5. Finding the Right Buyer Can Be Critical to Achieving a Smooth Transaction.
When business owners are ready to sell, they may seek out multiple potential buyers and choose the best fit, or a potential buyer may come to the business owner with an unsolicited deal pitch. Regardless of how the potential buyer and business owner connect, it is important for the business owner to be comfortable with the buyer’s vision for the transaction and the future of the business. A business owner should not feel pressured into a deal too quickly or without fully understanding the terms of the transaction. The seller should feel comfortable with the buyer’s stated objectives and plan for the business after the transaction.

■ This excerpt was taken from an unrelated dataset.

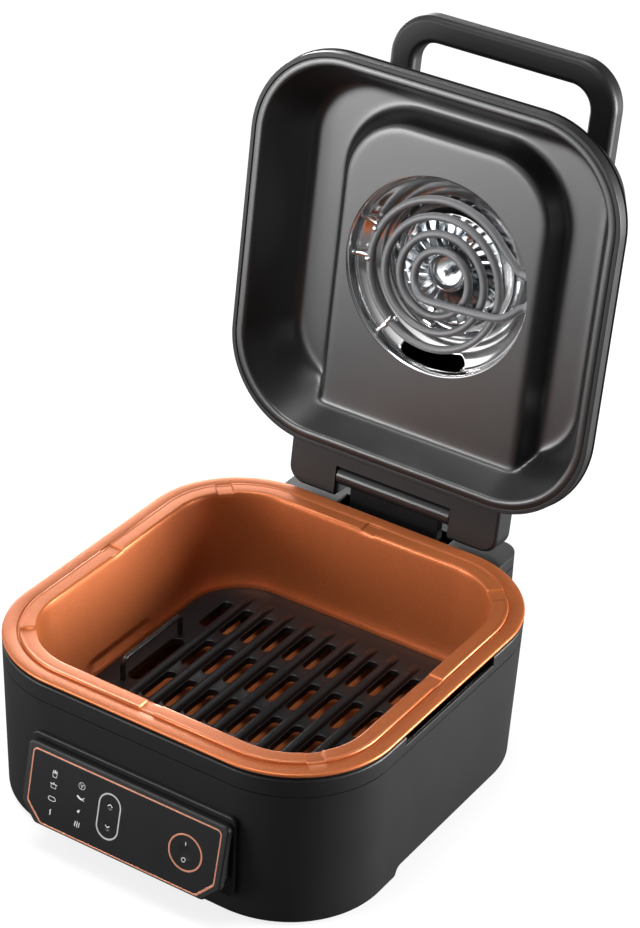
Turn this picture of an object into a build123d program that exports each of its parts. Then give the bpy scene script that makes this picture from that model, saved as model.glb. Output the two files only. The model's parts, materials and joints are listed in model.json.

Although the business owner may not be able to control what the buyer does with the business after it is sold, the seller should take the time to find a buyer that shares the same philosophy and business plan as the seller, if it is important to the seller. Also key to the relationship is the business owner’s expected role with the company after the sale, which should be clearly identified by the buyer and comfortable to the seller early in the negotiations. The last thing a seller wants is an ongoing contractual relationship with the buyer after a messy and contentious business sale transaction, on terms that were negotiated at the last minute when both parties were experiencing deal-fatigue.
Conclusion: A Long-term Strategy Combined with Proper Legal Representation Goes a Long Way.
It is nearly impossible to create an exhaustive list of advice about issues that may arise for the seller of a small business; however, preparing for these major issues far in advance of a sale gives the seller the ability to focus on the transaction instead of distractions. The seller will maintain much better control over the transaction and be in a position to handle any smaller issues more smoothly, within the framework of a well-prepared sales strategy.